*Aim of the exercise*
Take the material below and write it all out again exactly.

>> begin Collected material

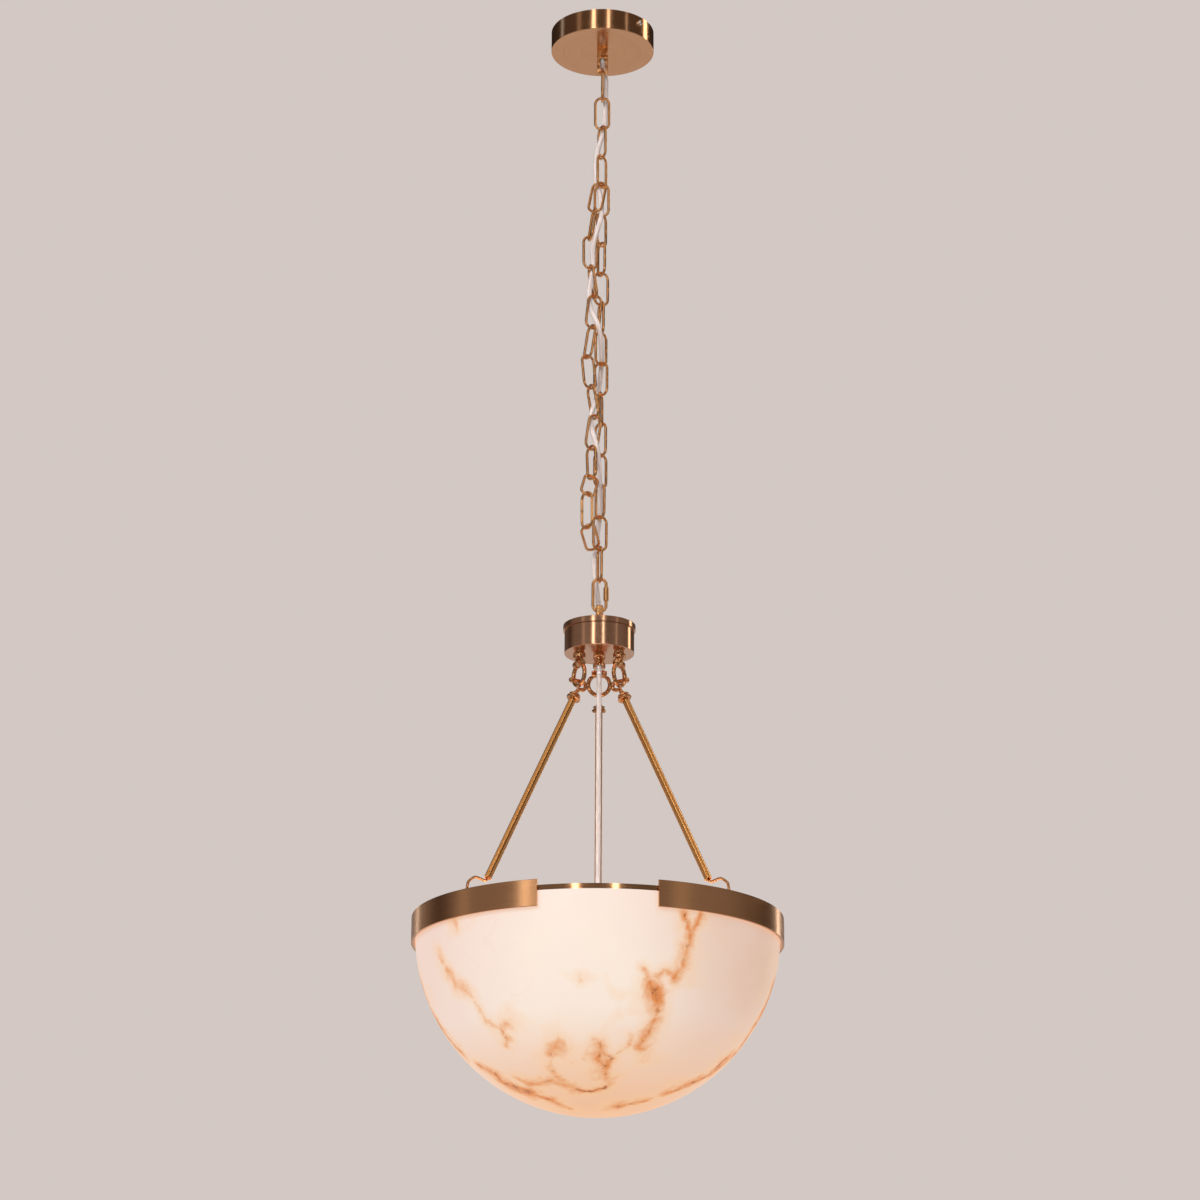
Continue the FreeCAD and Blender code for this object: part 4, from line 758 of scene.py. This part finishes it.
for turn, rise, tight, amount in ((-114.0, 0.23, 30.0, 0.95), (122.0, 0.23, 12.0, 0.97), (30.0, 0.23, 60.0, 0.35)):
    a = math.radians(turn)
    c = math.sqrt(1 - rise * rise)
    dot = wn.new("ShaderNodeVectorMath")
    dot.operation = "DOT_PRODUCT"
    dot.inputs[1].default_value = (c * math.sin(a), -c * math.cos(a), rise)
    wl.new(tc.outputs["Generated"], dot.inputs[0])
    fall = wn.new("ShaderNodeMath")
    fall.operation = "MULTIPLY_ADD"
    fall.inputs[1].default_value = tight
    fall.inputs[2].default_value = -tight
    wl.new(dot.outputs["Value"], fall.inputs[0])
    bell = wn.new("ShaderNodeMath")
    bell.operation = "EXPONENT"
    wl.new(fall.outputs[0], bell.inputs[0])
    part = wn.new("ShaderNodeMath")
    part.operation = "MULTIPLY"
    part.inputs[1].default_value = amount
    wl.new(bell.outputs[0], part.inputs[0])
    if patch is None:
        patch = part
    else:
        both_patches = wn.new("ShaderNodeMath")
        both_patches.operation = "ADD"
        wl.new(patch.outputs[0], both_patches.inputs[0])
        wl.new(part.outputs[0], both_patches.inputs[1])
        patch = both_patches
w_dark = wn.new("ShaderNodeMix")
w_dark.data_type = "RGBA"
wl.new(patch.outputs[0], w_dark.inputs[0])
wl.new(w_dim.outputs[2], w_dark.inputs[6])
w_dark.inputs[7].default_value = (0.05, 0.035, 0.028, 1.0)
# behind the lamp the room is darker above the horizon
far_side = wn.new("ShaderNodeMapRange")
for i, v in ((1, 0.15), (2, 0.70), (3, 0.0), (4, 0.85)):
    far_side.inputs[i].default_value = v
wl.new(sp.outputs[1], far_side.inputs[0])
high_side = wn.new("ShaderNodeMapRange")
for i, v in ((1, 0.26), (2, 0.33), (3, 0.0), (4, 1.0)):
    high_side.inputs[i].default_value = v
wl.new(sp.outputs[2], high_side.inputs[0])
far_high = wn.new("ShaderNodeMath")
far_high.operation = "MULTIPLY"
wl.new(far_side.outputs[0], far_high.inputs[0])
wl.new(high_side.outputs[0], far_high.inputs[1])
w_far = wn.new("ShaderNodeMix")
w_far.data_type = "RGBA"
wl.new(far_high.outputs[0], w_far.inputs[0])
wl.new(w_dark.outputs[2], w_far.inputs[6])
w_far.inputs[7].default_value = (0.02, 0.014, 0.010, 1.0)
wl.new(w_far.outputs[2], w_env.inputs[0])
wl.new(seen.outputs[0], w_mix.inputs[0])
wl.new(w_env.outputs[0], w_mix.inputs[1])
wl.new(w_back.outputs[0], w_mix.inputs[2])
wl.new(w_mix.outputs[0], w_out.inputs[0])


def strip(name, turn, width, z0, z1, radiance, colour, dist=3.0):
    """A soft box that stands round the lamp; turn is measured from the viewer towards +X."""
    a = math.radians(turn)
    li = bpy.data.lights.new(name, "AREA")
    li.shape = "RECTANGLE"
    li.size, li.size_y = width, z1 - z0
    li.energy = radiance * math.pi * width * (z1 - z0)
    li.color = colour
    ob = bpy.data.objects.new(name, li)
    scene.collection.objects.link(ob)
    ob.location = (dist * math.sin(a), -dist * math.cos(a), (z0 + z1) / 2)
    ob.rotation_euler = (math.radians(90), 0, math.atan2(math.sin(a), math.cos(a)))
    ob.visible_camera = False
    return ob


CREAM, WARM, GOLD = (1.0, 0.92, 0.82), (1.0, 0.86, 0.74), (1.0, 0.88, 0.68)
strip("strip_left", -20.0, 0.36, -0.10, 2.0, 3.0, CREAM)
strip("strip_right", 13.0, 0.24, -0.10, 2.0, 2.8, CREAM)
strip("strip_gap_left", -13.5, 0.18, -0.78, -0.14, 7.0, CREAM)
strip("strip_gap_right", 10.5, 0.16, -0.78, -0.14, 7.0, CREAM)
strip("strip_thin_high", 55.0, 0.10, 1.15, 2.1, 1.3, CREAM)
strip("strip_thin_low", 58.0, 0.16, -0.15, 0.55, 0.55, CREAM)
strip("strip_gold_high", 112.0, 0.62, 1.15, 2.1, 3.6, GOLD)
strip("strip_gold_low", 118.0, 0.62, -0.15, 0.50, 2.3, GOLD)
strip("strip_brown", -54.0, 0.5, -0.15, 2.1, 0.22, WARM)
strip("strip_blue_high", -103.0, 0.5, 1.15, 2.1, 0.42, (0.66, 0.84, 1.0))
strip("strip_rim_gap", -43.0, 0.34, -0.95, -0.12, 1.75, CREAM)
strip("strip_rim_left", -88.0, 0.50, -0.95, -0.12, 0.16, WARM)
strip("strip_rim_right", 144.0, 0.26, -0.95, -0.12, 2.6, CREAM)
strip("strip_rim_back", -144.0, 0.26, -0.95, -0.12, 1.1, CREAM)
strip("strip_rim_amber", 50.0, 0.50, -0.95, -0.12, 0.16, GOLD)

key = bpy.data.lights.new("key", "AREA")
key.shape = "DISK"
key.size = 2.4
key.energy = 150.0
key.color = (1.0, 0.97, 0.95)
key_ob = bpy.data.objects.new("key", key)
scene.collection.objects.link(key_ob)
key_ob.location = (-1.6, -3.6, 0.6)
key_ob.rotation_euler = (Vector((0, 0, -0.6)) - key_ob.location).to_track_quat("-Z", "Y").to_euler()
key_ob.visible_camera = False
key_ob.visible_glossy = False

over = bpy.data.lights.new("overhead", "AREA")
over.shape = "DISK"
over.size = 5.0
over.energy = 160.0
over.color = (1.0, 0.97, 0.95)
over_ob = bpy.data.objects.new("overhead", over)
scene.collection.objects.link(over_ob)
over_ob.location = (0, 0, 4.0)
over_ob.visible_camera = False
over_ob.visible_glossy = False

for k, deg in enumerate((270.0, 30.0, 150.0)):
    a = math.radians(deg)
    li = bpy.data.lights.new("lamp_light_%d" % (k + 1), "POINT")
    li.energy = 0.55
    li.shadow_soft_size = 0.03
    li.color = (1.0, 0.66, 0.36)
    ob = bpy.data.objects.new("lamp_light_%d" % (k + 1), li)
    scene.collection.objects.link(ob)
    ob.location = (0.105 * math.cos(a), 0.105 * math.sin(a), -1.15)
    ob.visible_camera = False
    ob.visible_glossy = False

scene.view_settings.view_transform = "Standard"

>> end Collected material

*Correct response*
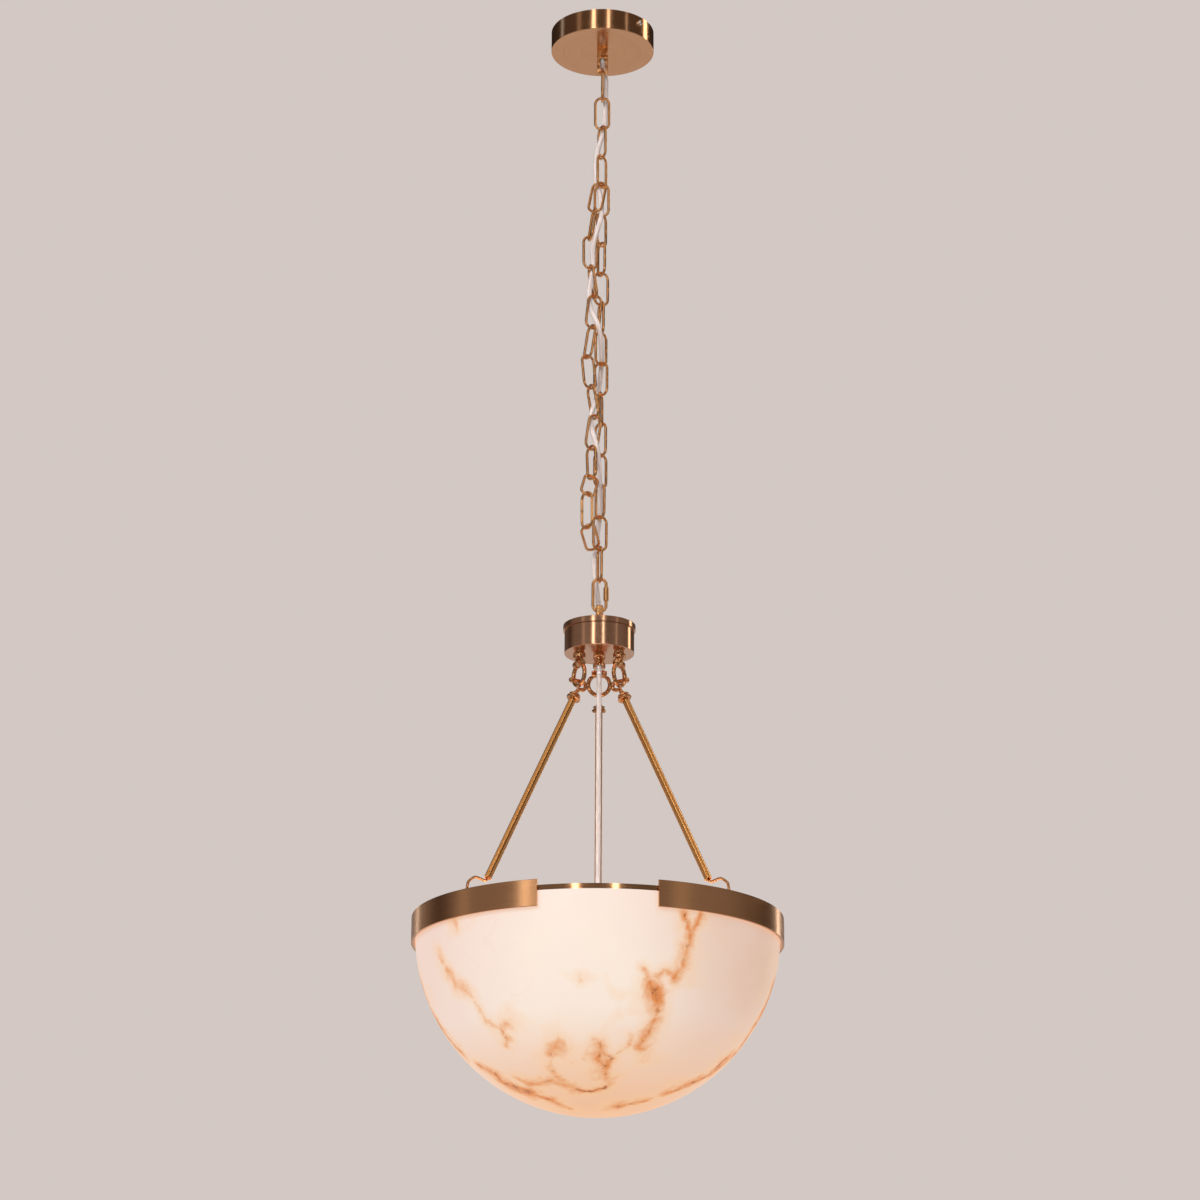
Continue the FreeCAD and Blender code for this object: part 4, from line 758 of scene.py. This part finishes it.
for turn, rise, tight, amount in ((-114.0, 0.23, 30.0, 0.95), (122.0, 0.23, 12.0, 0.97), (30.0, 0.23, 60.0, 0.35)):
    a = math.radians(turn)
    c = math.sqrt(1 - rise * rise)
    dot = wn.new("ShaderNodeVectorMath")
    dot.operation = "DOT_PRODUCT"
    dot.inputs[1].default_value = (c * math.sin(a), -c * math.cos(a), rise)
    wl.new(tc.outputs["Generated"], dot.inputs[0])
    fall = wn.new("ShaderNodeMath")
    fall.operation = "MULTIPLY_ADD"
    fall.inputs[1].default_value = tight
    fall.inputs[2].default_value = -tight
    wl.new(dot.outputs["Value"], fall.inputs[0])
    bell = wn.new("ShaderNodeMath")
    bell.operation = "EXPONENT"
    wl.new(fall.outputs[0], bell.inputs[0])
    part = wn.new("ShaderNodeMath")
    part.operation = "MULTIPLY"
    part.inputs[1].default_value = amount
    wl.new(bell.outputs[0], part.inputs[0])
    if patch is None:
        patch = part
    else:
        both_patches = wn.new("ShaderNodeMath")
        both_patches.operation = "ADD"
        wl.new(patch.outputs[0], both_patches.inputs[0])
        wl.new(part.outputs[0], both_patches.inputs[1])
        patch = both_patches
w_dark = wn.new("ShaderNodeMix")
w_dark.data_type = "RGBA"
wl.new(patch.outputs[0], w_dark.inputs[0])
wl.new(w_dim.outputs[2], w_dark.inputs[6])
w_dark.inputs[7].default_value = (0.05, 0.035, 0.028, 1.0)
# behind the lamp the room is darker above the horizon
far_side = wn.new("ShaderNodeMapRange")
for i, v in ((1, 0.15), (2, 0.70), (3, 0.0), (4, 0.85)):
    far_side.inputs[i].default_value = v
wl.new(sp.outputs[1], far_side.inputs[0])
high_side = wn.new("ShaderNodeMapRange")
for i, v in ((1, 0.26), (2, 0.33), (3, 0.0), (4, 1.0)):
    high_side.inputs[i].default_value = v
wl.new(sp.outputs[2], high_side.inputs[0])
far_high = wn.new("ShaderNodeMath")
far_high.operation = "MULTIPLY"
wl.new(far_side.outputs[0], far_high.inputs[0])
wl.new(high_side.outputs[0], far_high.inputs[1])
w_far = wn.new("ShaderNodeMix")
w_far.data_type = "RGBA"
wl.new(far_high.outputs[0], w_far.inputs[0])
wl.new(w_dark.outputs[2], w_far.inputs[6])
w_far.inputs[7].default_value = (0.02, 0.014, 0.010, 1.0)
wl.new(w_far.outputs[2], w_env.inputs[0])
wl.new(seen.outputs[0], w_mix.inputs[0])
wl.new(w_env.outputs[0], w_mix.inputs[1])
wl.new(w_back.outputs[0], w_mix.inputs[2])
wl.new(w_mix.outputs[0], w_out.inputs[0])


def strip(name, turn, width, z0, z1, radiance, colour, dist=3.0):
    """A soft box that stands round the lamp; turn is measured from the viewer towards +X."""
    a = math.radians(turn)
    li = bpy.data.lights.new(name, "AREA")
    li.shape = "RECTANGLE"
    li.size, li.size_y = width, z1 - z0
    li.energy = radiance * math.pi * width * (z1 - z0)
    li.color = colour
    ob = bpy.data.objects.new(name, li)
    scene.collection.objects.link(ob)
    ob.location = (dist * math.sin(a), -dist * math.cos(a), (z0 + z1) / 2)
    ob.rotation_euler = (math.radians(90), 0, math.atan2(math.sin(a), math.cos(a)))
    ob.visible_camera = False
    return ob


CREAM, WARM, GOLD = (1.0, 0.92, 0.82), (1.0, 0.86, 0.74), (1.0, 0.88, 0.68)
strip("strip_left", -20.0, 0.36, -0.10, 2.0, 3.0, CREAM)
strip("strip_right", 13.0, 0.24, -0.10, 2.0, 2.8, CREAM)
strip("strip_gap_left", -13.5, 0.18, -0.78, -0.14, 7.0, CREAM)
strip("strip_gap_right", 10.5, 0.16, -0.78, -0.14, 7.0, CREAM)
strip("strip_thin_high", 55.0, 0.10, 1.15, 2.1, 1.3, CREAM)
strip("strip_thin_low", 58.0, 0.16, -0.15, 0.55, 0.55, CREAM)
strip("strip_gold_high", 112.0, 0.62, 1.15, 2.1, 3.6, GOLD)
strip("strip_gold_low", 118.0, 0.62, -0.15, 0.50, 2.3, GOLD)
strip("strip_brown", -54.0, 0.5, -0.15, 2.1, 0.22, WARM)
strip("strip_blue_high", -103.0, 0.5, 1.15, 2.1, 0.42, (0.66, 0.84, 1.0))
strip("strip_rim_gap", -43.0, 0.34, -0.95, -0.12, 1.75, CREAM)
strip("strip_rim_left", -88.0, 0.50, -0.95, -0.12, 0.16, WARM)
strip("strip_rim_right", 144.0, 0.26, -0.95, -0.12, 2.6, CREAM)
strip("strip_rim_back", -144.0, 0.26, -0.95, -0.12, 1.1, CREAM)
strip("strip_rim_amber", 50.0, 0.50, -0.95, -0.12, 0.16, GOLD)

key = bpy.data.lights.new("key", "AREA")
key.shape = "DISK"
key.size = 2.4
key.energy = 150.0
key.color = (1.0, 0.97, 0.95)
key_ob = bpy.data.objects.new("key", key)
scene.collection.objects.link(key_ob)
key_ob.location = (-1.6, -3.6, 0.6)
key_ob.rotation_euler = (Vector((0, 0, -0.6)) - key_ob.location).to_track_quat("-Z", "Y").to_euler()
key_ob.visible_camera = False
key_ob.visible_glossy = False

over = bpy.data.lights.new("overhead", "AREA")
over.shape = "DISK"
over.size = 5.0
over.energy = 160.0
over.color = (1.0, 0.97, 0.95)
over_ob = bpy.data.objects.new("overhead", over)
scene.collection.objects.link(over_ob)
over_ob.location = (0, 0, 4.0)
over_ob.visible_camera = False
over_ob.visible_glossy = False

for k, deg in enumerate((270.0, 30.0, 150.0)):
    a = math.radians(deg)
    li = bpy.data.lights.new("lamp_light_%d" % (k + 1), "POINT")
    li.energy = 0.55
    li.shadow_soft_size = 0.03
    li.color = (1.0, 0.66, 0.36)
    ob = bpy.data.objects.new("lamp_light_%d" % (k + 1), li)
    scene.collection.objects.link(ob)
    ob.location = (0.105 * math.cos(a), 0.105 * math.sin(a), -1.15)
    ob.visible_camera = False
    ob.visible_glossy = False

scene.view_settings.view_transform = "Standard"